Array Design (week of 8/17/06)

Arrays in ASAP
- Dense or sparse
- regular or irregular strides
We should probably implement these each as different classes but provide methods to convert from one to another as contents change
It seems like everyone has efficient techniques for organizing arrays on disk, but few address the in-memory problem
Is it too simple/already solved implicitly?
What do we want to be the driving feature of this design? Search-able? Chunk-able? Efficient I/O?
For the simple (regular stride, dense) case we could adopt something like this: http://www.boost.org/libs/multi_array/doc/user.html and extend and optimize it for the other cases.
- It supports some stride features
Blitz++ seems like the best option for simple but optimized array management
- I have successfully built it with the default configuration on the CS machines
- We may need to modify this library for partial evaluation when we break arrays into chunks
Although POOMA might be even closer.
- Its inherent parallelism might do too much of our work for us / interfere

Borealis

Need to add arrays in two phases
- Expressions - first simple number ones with math ops and progress on to supporting more custom types like strings and irregular strides.
  - What is the best way to pass around these arrays in memory? Smart pointers? Heap allocated?
  - How do we want to store sparse arrays wrt to generic arrays?
- Boxes
  - Handle arrays serialization of arrays?
  - Make boxes co-located for streams?
  - This is where most of the optimization will happen, but will require expression implementations as a building block
  - Will have to coincide with distributed chunking through partial evaluation
    - Need to handle chunking as well as reuniting the pieces later
Would need to be divided up into array characteristics for ASAP for return types
- What do we need to do differently with our db operators?
- Will need to write wrappers for the Blitz operators in the form of expressions of type array
- Operators needed:
  - +, -, *, / (for vectors and scalars)
  - ==, !=, <, <=, >, >=
  - dot product
  - cross product -half implemented in Blitz
  - dimension getter
  - []
  - transpose
  - invert -not implemented by Blitz

Catalog management

Borealis Expression Library

Aggregate -Parse and handle aggregate box. StandardAggregate contains most of the implementation. This will be minimally impacted by arrays in the expression phase because it only uses expressions in its arguments.

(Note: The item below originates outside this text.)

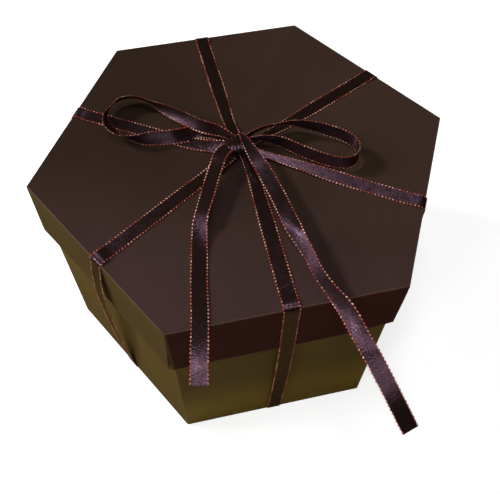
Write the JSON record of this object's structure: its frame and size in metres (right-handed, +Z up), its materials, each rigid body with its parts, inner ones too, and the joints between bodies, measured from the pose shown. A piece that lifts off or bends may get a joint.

EString -Basic string type for standard functions. May make a user-defined type for Arrays.

EStringPool -manages allocation and string management. Will not be impacted by arrays.

ExprLexer -Lexical analyzer for string expressions. Invoked in expression parse method. Takes input streams and breaks them into tokens. Will need to add previously unimplemented operators like the dot product and brackets.

ExprParser -Builds an expression tree from lexer output. If we build the expressions properly this will probably require minimal modification, only for new ops

ExprParserTokenTypes.txt -Defines strings to be regarded as tokens. Will need to add our new ops and type to this list.

Will we need to have an input method in XML for comparing arrays (i.e. a filter predicate that could ask if an array is 3x3 and filled with ones)?

Expr.g -Add support for dot, [], etc. I am leaning against making arrays declarable in our initial pass (as in the above example).

ExprUtil -Support functions

Will need to add appropriate field types for arrays
Handles math and relational ops and precedence in generic, templated way

ExprWalker -This generates and evaluates(?) expressions from SQL-style queries. Do boxes translate themselves into this in their respective classes? This will require no modification if everything is implemented in the standard fashion.

Expression -Base class that all expressions are built from. May want to add a hook to this base class to differentiate between array and scalar contents for memory management purposes. Will need to implement is_impl and evalImpl methods for our standard functions.

EvalContext -Tells the expression which tuples it refers to

MathFunctions -Implementations of various templated math ops. Will need TypedArray versions of this. These will be wrappers for Blitz equivalent library calls

Get arg(n) of expression and evaluate it in the given context
Return appropriate function applied to its children

NArgs - This enforces that an expression has the correct number of arguments. It also has the base class for Function. The Function factories will need to be modified to create array funcs.

SQL* - Manage and access tables of expressions. This will require minimal to no intervention for arrays.

Arrays should probably be like TypedExpression<>.

TypedArrayExpression<T>
Fields (arrays) can derive from this

StandardAggregate -Window management and other standard functions. Should not be impacted by arrays

StandardFunctions -Generic functions such as min/max/strlen/int. Mostly helpers. Will need to add a few of our own here.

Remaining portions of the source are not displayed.